- **What you will do**
Give the listing again in full, exactly as written.

★ ★ ★

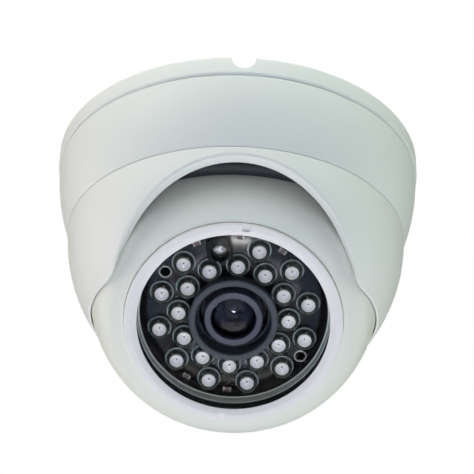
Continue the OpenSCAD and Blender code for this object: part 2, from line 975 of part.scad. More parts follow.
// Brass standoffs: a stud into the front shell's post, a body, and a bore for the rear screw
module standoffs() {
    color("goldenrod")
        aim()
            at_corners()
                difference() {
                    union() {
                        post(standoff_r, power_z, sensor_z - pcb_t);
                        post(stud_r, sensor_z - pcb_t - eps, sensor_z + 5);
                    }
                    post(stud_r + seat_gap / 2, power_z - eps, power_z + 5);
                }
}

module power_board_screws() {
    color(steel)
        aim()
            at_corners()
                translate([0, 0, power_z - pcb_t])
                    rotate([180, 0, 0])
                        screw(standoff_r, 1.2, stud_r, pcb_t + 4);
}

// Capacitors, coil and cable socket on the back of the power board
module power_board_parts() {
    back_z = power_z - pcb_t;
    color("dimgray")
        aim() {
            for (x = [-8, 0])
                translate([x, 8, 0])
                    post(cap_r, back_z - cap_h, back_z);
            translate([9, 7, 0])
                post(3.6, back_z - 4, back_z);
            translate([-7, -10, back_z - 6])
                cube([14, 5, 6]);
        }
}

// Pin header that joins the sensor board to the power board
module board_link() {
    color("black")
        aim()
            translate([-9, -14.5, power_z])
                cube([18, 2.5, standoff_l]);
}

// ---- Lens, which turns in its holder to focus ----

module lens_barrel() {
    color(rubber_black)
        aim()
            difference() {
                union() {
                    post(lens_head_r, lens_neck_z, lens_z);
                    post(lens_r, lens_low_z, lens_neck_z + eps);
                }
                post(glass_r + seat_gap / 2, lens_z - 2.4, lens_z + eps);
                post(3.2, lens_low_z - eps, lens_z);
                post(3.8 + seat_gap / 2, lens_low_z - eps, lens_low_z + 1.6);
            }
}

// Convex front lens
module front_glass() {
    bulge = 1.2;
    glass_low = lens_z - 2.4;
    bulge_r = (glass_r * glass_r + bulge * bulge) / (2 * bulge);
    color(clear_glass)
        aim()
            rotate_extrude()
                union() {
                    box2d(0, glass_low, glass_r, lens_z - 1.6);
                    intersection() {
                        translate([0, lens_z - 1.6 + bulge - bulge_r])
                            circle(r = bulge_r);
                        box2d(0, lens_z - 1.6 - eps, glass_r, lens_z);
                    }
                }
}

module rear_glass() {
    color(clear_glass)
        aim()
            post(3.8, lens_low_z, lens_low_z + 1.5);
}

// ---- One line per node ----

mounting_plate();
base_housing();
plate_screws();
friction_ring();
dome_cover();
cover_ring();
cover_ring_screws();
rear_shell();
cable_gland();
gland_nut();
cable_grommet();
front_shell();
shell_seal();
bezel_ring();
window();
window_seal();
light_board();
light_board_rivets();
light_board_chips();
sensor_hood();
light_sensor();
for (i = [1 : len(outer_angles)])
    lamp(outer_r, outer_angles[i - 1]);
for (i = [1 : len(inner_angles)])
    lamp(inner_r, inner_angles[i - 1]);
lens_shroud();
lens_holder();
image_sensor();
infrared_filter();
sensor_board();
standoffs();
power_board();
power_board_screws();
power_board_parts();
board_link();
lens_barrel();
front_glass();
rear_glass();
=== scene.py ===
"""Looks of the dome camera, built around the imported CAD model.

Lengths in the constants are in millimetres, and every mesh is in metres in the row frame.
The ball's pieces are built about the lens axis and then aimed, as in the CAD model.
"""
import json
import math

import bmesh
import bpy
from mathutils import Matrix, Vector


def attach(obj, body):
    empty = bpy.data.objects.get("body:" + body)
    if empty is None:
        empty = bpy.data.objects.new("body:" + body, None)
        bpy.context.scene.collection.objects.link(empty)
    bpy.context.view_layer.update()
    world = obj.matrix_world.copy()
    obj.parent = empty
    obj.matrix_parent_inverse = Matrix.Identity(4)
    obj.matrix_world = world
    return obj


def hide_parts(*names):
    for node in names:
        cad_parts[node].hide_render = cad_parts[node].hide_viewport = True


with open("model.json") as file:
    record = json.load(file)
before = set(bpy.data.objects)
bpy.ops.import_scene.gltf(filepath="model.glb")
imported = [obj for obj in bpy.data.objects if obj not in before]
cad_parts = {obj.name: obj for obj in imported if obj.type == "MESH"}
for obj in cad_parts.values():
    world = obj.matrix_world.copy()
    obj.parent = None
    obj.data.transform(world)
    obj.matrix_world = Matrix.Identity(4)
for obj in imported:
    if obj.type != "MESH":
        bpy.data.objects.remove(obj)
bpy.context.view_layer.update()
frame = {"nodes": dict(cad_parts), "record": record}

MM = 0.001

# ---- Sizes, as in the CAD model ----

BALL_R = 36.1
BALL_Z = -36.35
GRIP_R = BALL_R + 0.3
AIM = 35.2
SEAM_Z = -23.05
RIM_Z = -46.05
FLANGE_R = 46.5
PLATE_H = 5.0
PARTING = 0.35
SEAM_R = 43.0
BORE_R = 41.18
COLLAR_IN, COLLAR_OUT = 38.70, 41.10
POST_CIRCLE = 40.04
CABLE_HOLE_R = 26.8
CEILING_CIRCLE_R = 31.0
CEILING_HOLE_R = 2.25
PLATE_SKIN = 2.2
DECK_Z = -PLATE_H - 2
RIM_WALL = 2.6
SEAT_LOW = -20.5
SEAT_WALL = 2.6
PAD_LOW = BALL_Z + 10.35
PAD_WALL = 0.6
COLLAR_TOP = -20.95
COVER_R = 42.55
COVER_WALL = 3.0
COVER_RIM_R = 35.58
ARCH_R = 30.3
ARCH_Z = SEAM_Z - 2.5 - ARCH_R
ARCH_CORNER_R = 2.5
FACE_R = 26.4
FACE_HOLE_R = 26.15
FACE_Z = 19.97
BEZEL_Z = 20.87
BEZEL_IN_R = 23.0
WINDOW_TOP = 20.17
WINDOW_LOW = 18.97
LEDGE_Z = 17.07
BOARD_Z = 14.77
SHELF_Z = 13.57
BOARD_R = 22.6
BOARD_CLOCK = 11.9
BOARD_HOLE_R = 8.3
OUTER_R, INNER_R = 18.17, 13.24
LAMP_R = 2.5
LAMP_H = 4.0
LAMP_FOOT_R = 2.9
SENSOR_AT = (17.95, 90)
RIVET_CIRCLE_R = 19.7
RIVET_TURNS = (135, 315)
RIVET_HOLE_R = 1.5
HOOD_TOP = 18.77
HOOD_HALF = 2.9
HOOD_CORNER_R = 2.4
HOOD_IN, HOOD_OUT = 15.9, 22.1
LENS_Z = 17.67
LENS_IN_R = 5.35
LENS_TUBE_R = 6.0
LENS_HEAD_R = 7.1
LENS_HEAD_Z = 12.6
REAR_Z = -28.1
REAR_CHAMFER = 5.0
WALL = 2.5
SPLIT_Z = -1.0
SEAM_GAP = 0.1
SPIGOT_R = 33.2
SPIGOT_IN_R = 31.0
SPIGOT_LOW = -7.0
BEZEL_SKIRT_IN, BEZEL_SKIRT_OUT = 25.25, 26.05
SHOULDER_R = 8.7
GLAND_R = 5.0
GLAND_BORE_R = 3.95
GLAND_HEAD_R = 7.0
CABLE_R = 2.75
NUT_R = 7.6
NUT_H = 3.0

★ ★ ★

- **Task output**
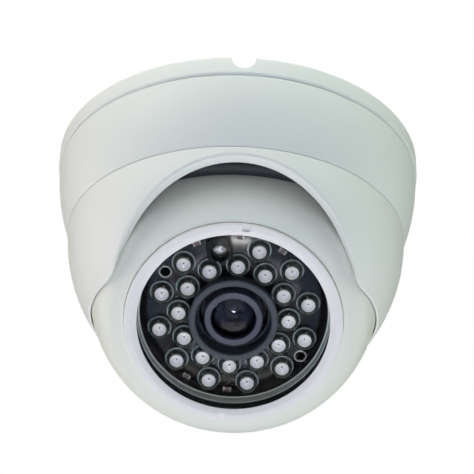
Continue the OpenSCAD and Blender code for this object: part 2, from line 975 of part.scad. More parts follow.
// Brass standoffs: a stud into the front shell's post, a body, and a bore for the rear screw
module standoffs() {
    color("goldenrod")
        aim()
            at_corners()
                difference() {
                    union() {
                        post(standoff_r, power_z, sensor_z - pcb_t);
                        post(stud_r, sensor_z - pcb_t - eps, sensor_z + 5);
                    }
                    post(stud_r + seat_gap / 2, power_z - eps, power_z + 5);
                }
}

module power_board_screws() {
    color(steel)
        aim()
            at_corners()
                translate([0, 0, power_z - pcb_t])
                    rotate([180, 0, 0])
                        screw(standoff_r, 1.2, stud_r, pcb_t + 4);
}

// Capacitors, coil and cable socket on the back of the power board
module power_board_parts() {
    back_z = power_z - pcb_t;
    color("dimgray")
        aim() {
            for (x = [-8, 0])
                translate([x, 8, 0])
                    post(cap_r, back_z - cap_h, back_z);
            translate([9, 7, 0])
                post(3.6, back_z - 4, back_z);
            translate([-7, -10, back_z - 6])
                cube([14, 5, 6]);
        }
}

// Pin header that joins the sensor board to the power board
module board_link() {
    color("black")
        aim()
            translate([-9, -14.5, power_z])
                cube([18, 2.5, standoff_l]);
}

// ---- Lens, which turns in its holder to focus ----

module lens_barrel() {
    color(rubber_black)
        aim()
            difference() {
                union() {
                    post(lens_head_r, lens_neck_z, lens_z);
                    post(lens_r, lens_low_z, lens_neck_z + eps);
                }
                post(glass_r + seat_gap / 2, lens_z - 2.4, lens_z + eps);
                post(3.2, lens_low_z - eps, lens_z);
                post(3.8 + seat_gap / 2, lens_low_z - eps, lens_low_z + 1.6);
            }
}

// Convex front lens
module front_glass() {
    bulge = 1.2;
    glass_low = lens_z - 2.4;
    bulge_r = (glass_r * glass_r + bulge * bulge) / (2 * bulge);
    color(clear_glass)
        aim()
            rotate_extrude()
                union() {
                    box2d(0, glass_low, glass_r, lens_z - 1.6);
                    intersection() {
                        translate([0, lens_z - 1.6 + bulge - bulge_r])
                            circle(r = bulge_r);
                        box2d(0, lens_z - 1.6 - eps, glass_r, lens_z);
                    }
                }
}

module rear_glass() {
    color(clear_glass)
        aim()
            post(3.8, lens_low_z, lens_low_z + 1.5);
}

// ---- One line per node ----

mounting_plate();
base_housing();
plate_screws();
friction_ring();
dome_cover();
cover_ring();
cover_ring_screws();
rear_shell();
cable_gland();
gland_nut();
cable_grommet();
front_shell();
shell_seal();
bezel_ring();
window();
window_seal();
light_board();
light_board_rivets();
light_board_chips();
sensor_hood();
light_sensor();
for (i = [1 : len(outer_angles)])
    lamp(outer_r, outer_angles[i - 1]);
for (i = [1 : len(inner_angles)])
    lamp(inner_r, inner_angles[i - 1]);
lens_shroud();
lens_holder();
image_sensor();
infrared_filter();
sensor_board();
standoffs();
power_board();
power_board_screws();
power_board_parts();
board_link();
lens_barrel();
front_glass();
rear_glass();
=== scene.py ===
"""Looks of the dome camera, built around the imported CAD model.

Lengths in the constants are in millimetres, and every mesh is in metres in the row frame.
The ball's pieces are built about the lens axis and then aimed, as in the CAD model.
"""
import json
import math

import bmesh
import bpy
from mathutils import Matrix, Vector


def attach(obj, body):
    empty = bpy.data.objects.get("body:" + body)
    if empty is None:
        empty = bpy.data.objects.new("body:" + body, None)
        bpy.context.scene.collection.objects.link(empty)
    bpy.context.view_layer.update()
    world = obj.matrix_world.copy()
    obj.parent = empty
    obj.matrix_parent_inverse = Matrix.Identity(4)
    obj.matrix_world = world
    return obj


def hide_parts(*names):
    for node in names:
        cad_parts[node].hide_render = cad_parts[node].hide_viewport = True


with open("model.json") as file:
    record = json.load(file)
before = set(bpy.data.objects)
bpy.ops.import_scene.gltf(filepath="model.glb")
imported = [obj for obj in bpy.data.objects if obj not in before]
cad_parts = {obj.name: obj for obj in imported if obj.type == "MESH"}
for obj in cad_parts.values():
    world = obj.matrix_world.copy()
    obj.parent = None
    obj.data.transform(world)
    obj.matrix_world = Matrix.Identity(4)
for obj in imported:
    if obj.type != "MESH":
        bpy.data.objects.remove(obj)
bpy.context.view_layer.update()
frame = {"nodes": dict(cad_parts), "record": record}

MM = 0.001

# ---- Sizes, as in the CAD model ----

BALL_R = 36.1
BALL_Z = -36.35
GRIP_R = BALL_R + 0.3
AIM = 35.2
SEAM_Z = -23.05
RIM_Z = -46.05
FLANGE_R = 46.5
PLATE_H = 5.0
PARTING = 0.35
SEAM_R = 43.0
BORE_R = 41.18
COLLAR_IN, COLLAR_OUT = 38.70, 41.10
POST_CIRCLE = 40.04
CABLE_HOLE_R = 26.8
CEILING_CIRCLE_R = 31.0
CEILING_HOLE_R = 2.25
PLATE_SKIN = 2.2
DECK_Z = -PLATE_H - 2
RIM_WALL = 2.6
SEAT_LOW = -20.5
SEAT_WALL = 2.6
PAD_LOW = BALL_Z + 10.35
PAD_WALL = 0.6
COLLAR_TOP = -20.95
COVER_R = 42.55
COVER_WALL = 3.0
COVER_RIM_R = 35.58
ARCH_R = 30.3
ARCH_Z = SEAM_Z - 2.5 - ARCH_R
ARCH_CORNER_R = 2.5
FACE_R = 26.4
FACE_HOLE_R = 26.15
FACE_Z = 19.97
BEZEL_Z = 20.87
BEZEL_IN_R = 23.0
WINDOW_TOP = 20.17
WINDOW_LOW = 18.97
LEDGE_Z = 17.07
BOARD_Z = 14.77
SHELF_Z = 13.57
BOARD_R = 22.6
BOARD_CLOCK = 11.9
BOARD_HOLE_R = 8.3
OUTER_R, INNER_R = 18.17, 13.24
LAMP_R = 2.5
LAMP_H = 4.0
LAMP_FOOT_R = 2.9
SENSOR_AT = (17.95, 90)
RIVET_CIRCLE_R = 19.7
RIVET_TURNS = (135, 315)
RIVET_HOLE_R = 1.5
HOOD_TOP = 18.77
HOOD_HALF = 2.9
HOOD_CORNER_R = 2.4
HOOD_IN, HOOD_OUT = 15.9, 22.1
LENS_Z = 17.67
LENS_IN_R = 5.35
LENS_TUBE_R = 6.0
LENS_HEAD_R = 7.1
LENS_HEAD_Z = 12.6
REAR_Z = -28.1
REAR_CHAMFER = 5.0
WALL = 2.5
SPLIT_Z = -1.0
SEAM_GAP = 0.1
SPIGOT_R = 33.2
SPIGOT_IN_R = 31.0
SPIGOT_LOW = -7.0
BEZEL_SKIRT_IN, BEZEL_SKIRT_OUT = 25.25, 26.05
SHOULDER_R = 8.7
GLAND_R = 5.0
GLAND_BORE_R = 3.95
GLAND_HEAD_R = 7.0
CABLE_R = 2.75
NUT_R = 7.6
NUT_H = 3.0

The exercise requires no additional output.